Cash-back rewards are available at lower tiers, too. Everyone gets 1 percent cash back as a baseline. People who spend $25,000 or refer one person per year get 1.5 percent cash back. Spend $50,000 or refer two people, and the cash-back rises to 2 percent.

A quick note to the card nerds out there: Yes, you can get cash from an ATM. Yes, it’s technically a cash advance on a credit card. No, you won’t have to pay cash advance fees. Yes, the ATM owner might charge a small fee. No, Zero is not paying that fee.

But let us consider this 3 percent offer and set it against the history of lofty — and often broken — promises here in cardland.

Zero’s business model is insulated somewhat by the fact that the vast majority of its users will almost certainly not earn 3 percent cash back.

Most people need an income of at least $250,000 to support $100,000 in annual spending. And as for those referrals, think about everything that has to happen to successfully make four each year.

You’ve got to be nervy enough to push cards on behalf of the company. Your friends and family have to trust you. Then, they must disrupt two vital systems in their financial lives, switching both their checking accounts and their primary credit card. Doing that involves rearranging automated transfers with all the entities that interact with those accounts each month: pushing in paychecks and other deposits, or pulling out bill payments.

For now, I’m not switching to Zero for another reason. It’s rolling out its service without having added features that, to me, are essential. Those include the ability to open a joint account, the ability to send a paper check or to deposit one via a mobile phone’s camera.

I also worry about the complicated system Zero is using, even if it does have a couple of grown-up partners in the background. It is no small matter to build an app that helps you run your daily spending via a checking account. It is no small matter to create a new credit card. And it is no small matter to weave those two things together.

If the system hiccups or breaks down altogether, it will be a much bigger deal than if you can’t Venmo money to the kid who feeds the cat when you’re away.

Moreover, boffo rewards have come and gone, and the history books are filled with quirky chapters containing startup institutions like Perk Street and larger ones like Charles Schwab that could not even keep a 2 percent card rewards promise over the long haul. So I asked Galen to swear on a stack of iPhones that he would not reduce the 3 percent award anytime soon. He deflected my request. I shouted an audible “Booo!” over the phone.
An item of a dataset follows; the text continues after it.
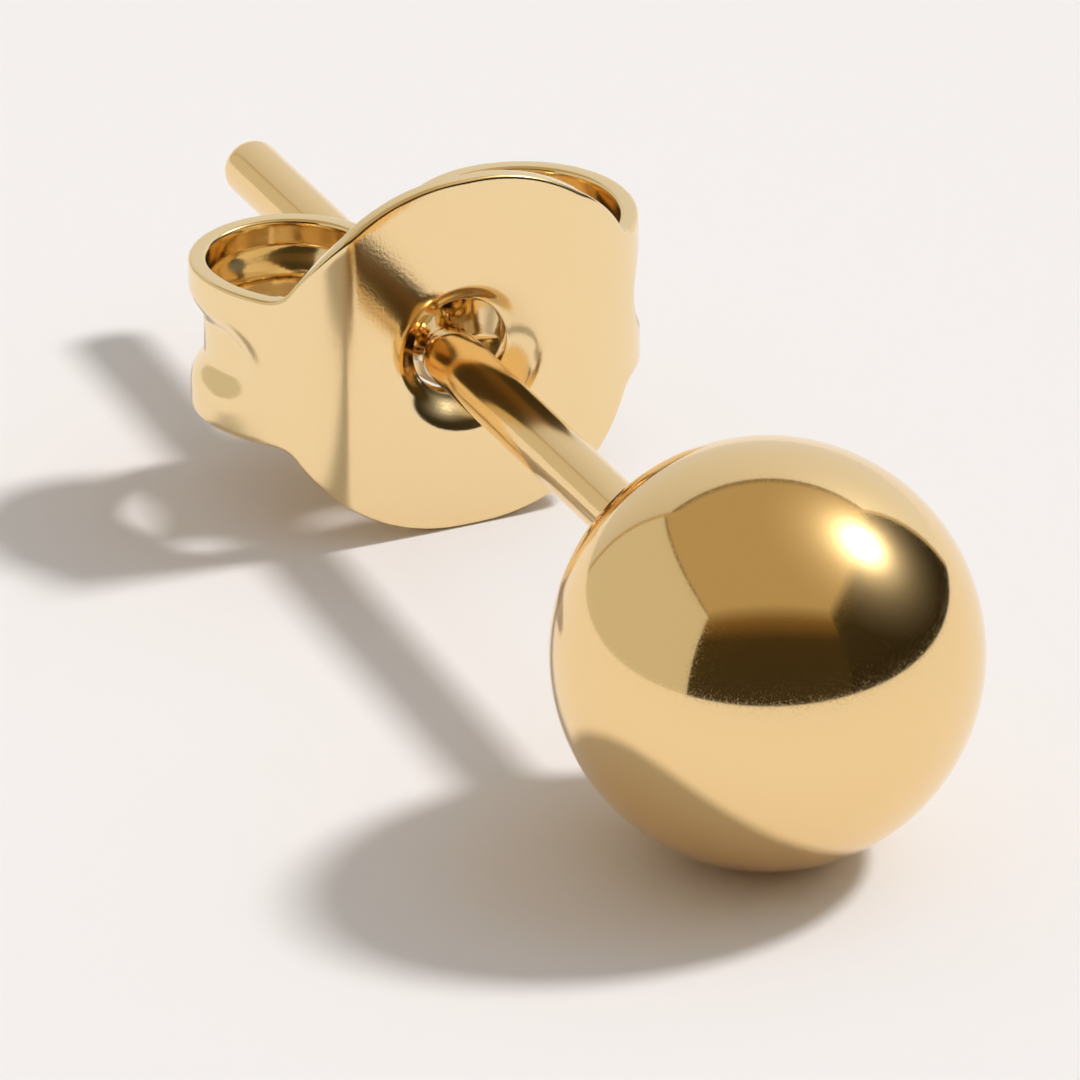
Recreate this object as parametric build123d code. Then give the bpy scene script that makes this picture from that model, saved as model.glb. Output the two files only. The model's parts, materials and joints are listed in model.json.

He’d like to make the pledge, he said. But what if something happens that causes merchant fees to fall so far that the company could not stay in business while still offering 3 percent cash back? (It could happen. Merchants would like it to happen, in fact!)

“I think that users would want to see that Zero was in a position to be a dependable, long-lasting product in ways that other products haven’t been,” he said.

So will it succeed? Imagine the fallout if it does.

If big banks feel competitive pressure to mimic Zero’s system, they would have to start running billions of purchases that used to go over cheaper debit-card networks on the pricier credit-card networks instead. “Merchants would revolt,” said Ron Shevlin, director of research at Cornerstone Advisors. (They’d raise prices, too.)

Then again, by the time any such hypothetical moment would arrive, Zero would want to be more than a piece of plastic in your wallet and an app on your phone. Like most of the financial startups that have come and (mostly) gone since the dawn of the internet, it wants to become an omnibus financial service brand that replaces big banks once and for all.

That’s a big dream. One day, it just may come true for some company or another. And for now at least, Zero is going to throw a pile of rewards money around trying to achieve it.